Si, dans l’autre monde, on voit ce qui se passe dans celui-ci, notre homme dut certainement se repentir de son manque de confiance, car le voussoir résista à merveille. Il est toujours là, lézardé, couturé, crevassé, taché de mousse, éclaboussé de hourdis, et robuste toujours — vieillard défiant la mort.

Cependant, depuis l’ouverture de la ligne des Hautes-Alpes, qui eut pour effet de développer au centuple le commerce de la région, les ingénieurs ont été obligés de lui donner ses invalides, parce que trop étroit et de montée trop raide. Son voisin le supplée : une arche unique, à son image, n’ayant pas moins de 52 mètres de portée et de — soyons précis 8m, 50 de flèche : la plus grande arche surbaissée de France ! Mais que cette arche est de piteuse mine à côté de l’autre ! C’est une passerelle à côté du Poul-Serrha de Mahomet.

… Fragment de roman-feuilleton — la marche des contrebandiers que, généreux, j’abandonne à M. Jules Mary.

Le 15 avril 1754, en une fraiche matinée de printemps, une cinquantaine d’individus de mauvaise mine suivaient l’avenue de Saint-André.

Arrivés au Pont-de-Claix, alors fermé par une herse que les employés des gabelles ouvraient après le payement des droits, celui qui paraissait être le chef de la petite troupe, un jeune homme de haute taille, au regard dominateur, prit les devants, afin de s’en venir frapper à la porte des gardiens du passage. Personne ne répondit.

Le passage était libre.

Seule une sentinelle veillait. Le jeune homme, d’un coup de poignard, l’étend à ses pieds.

À l’aide ! Au secours ! crie la victime qui se débat dans les dernières convulsions de l’agonie. Cette fois, les gens d’armes ont entendu. Ils accourent en masse. Trop tard. La grille d’entrée s’est refermée sur eux : ils voient les contrebandiers s’enfuir. Mais que se passe-t-il ? Soudain ces derniers s’arrêtent. Corps du Christ ! leur chef n’est plus là ! Prisonnier ! Il est prisonnier !… Pas encore !

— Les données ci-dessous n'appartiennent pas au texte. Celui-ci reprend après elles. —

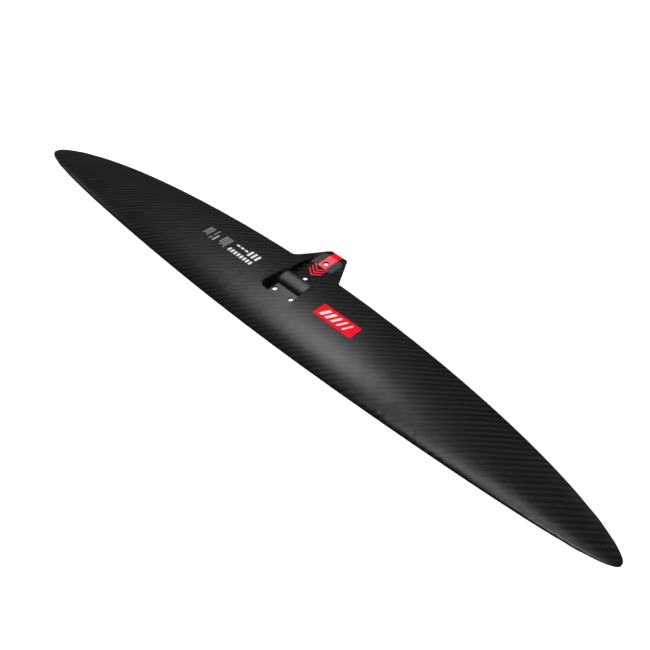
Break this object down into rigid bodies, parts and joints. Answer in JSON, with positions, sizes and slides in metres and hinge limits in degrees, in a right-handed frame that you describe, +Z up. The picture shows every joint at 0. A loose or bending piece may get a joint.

Déjà cependant les « gabelous » l’entourent, déjà l’un d’entre eux l’a saisi par le col. Il se dégage brusquement, renverse cinq ou six drôles pendus à ses basques, étrangle l’un, assomme l’autre, et, terrible, gagne la muraille, s’y appuie solidement et de son épée troue les chairs.

Mais la lutte est trop inégale. Ses forces tombent : il est perdu. Pas encore ! D’un bond il franchit le parapet et se précipite dans le Drac.

Quand il apparut à la surface de l’eau, une décharge de mousqueterie le salua. Mandrin, — car c’était lui, le beau jeune homme au regard dominateur — Mandrin ne s’en inquiéta guère ; pas une balle, du reste, ne l’atteignit.

Il toucha bientôt à la rive gauche, où il fut reçu par ses compagnons, avec les marques d’allégresse qu’il est toujours d’usage de témoigner en pareil cas.